Saturday, 6 August 2016

Divorce Diary Season 3 Eoisode V



MY NAME IS AHMED NASSARAWA. I AM 46 YEARS OLD. I WAS MARRIED TO ASMAU JATAU FOR 6 YEARS. I WOULD LIKE TO SHARE MY DIVORCE DIARIES WITH YOU.
Asmau and I got married shortly after I finished youth service.  We got married when I was a very young man. I was a pampered child as my father was a wealthy politician. He had been a minister multiple times and was friends with all the powerful and wealthy people in Nigeria. A mutual family friend introduced me to Asmau for marriage. From the first meeting I couldn’t wait to marry her. Asmau was a good girl; she was quiet and well raised. She was from a good family, the type of family that anyone would love to marry from. In fact we were even distantly related. They were raised in the old fashioned way, with discipline and strict religious instruction.
My parents were really pleased with my choice of wife. They were really happy and I was happy to see them happy. She was beautiful and graceful at our society wedding and I was the envy of my friends.

Soon after our wedding, I got a job in a bank and we moved to Abuja from Kano. At the time Abuja was just opening up.  The town was calm and peaceful. My father gave us a 4 bedroom house in Asokoro to settle with my new bride.
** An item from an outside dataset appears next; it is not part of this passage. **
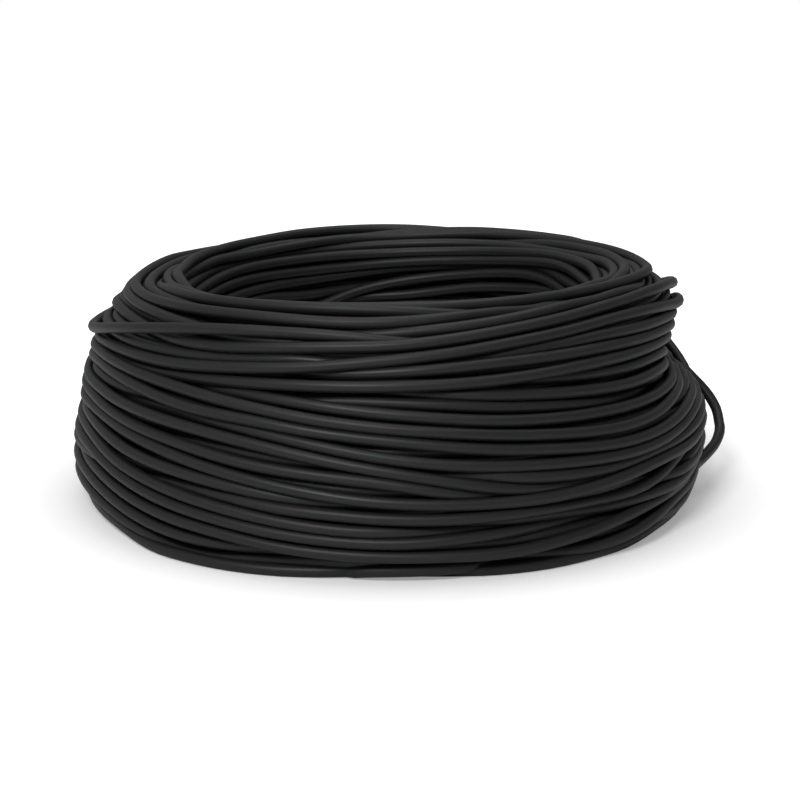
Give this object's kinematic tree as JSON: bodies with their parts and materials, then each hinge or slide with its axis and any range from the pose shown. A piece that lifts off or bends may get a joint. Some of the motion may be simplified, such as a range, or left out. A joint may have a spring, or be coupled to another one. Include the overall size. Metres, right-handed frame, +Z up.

Asmau was a wonderful wife and my life was easy. She took care of me, she organized our home and made sure I was always comfortable. She didn’t ask for much. She never complained about anything and she kept her thoughts mostly to herself. She never really allowed me get to know her like I should have as her husband. At first I didn’t mind, I just thought people in arranged marriages adjusted to each other after a while. But as time went on, I realised this wasn’t a good thing. I tried to get to know her but she was like a robot, with automatic responses to everything.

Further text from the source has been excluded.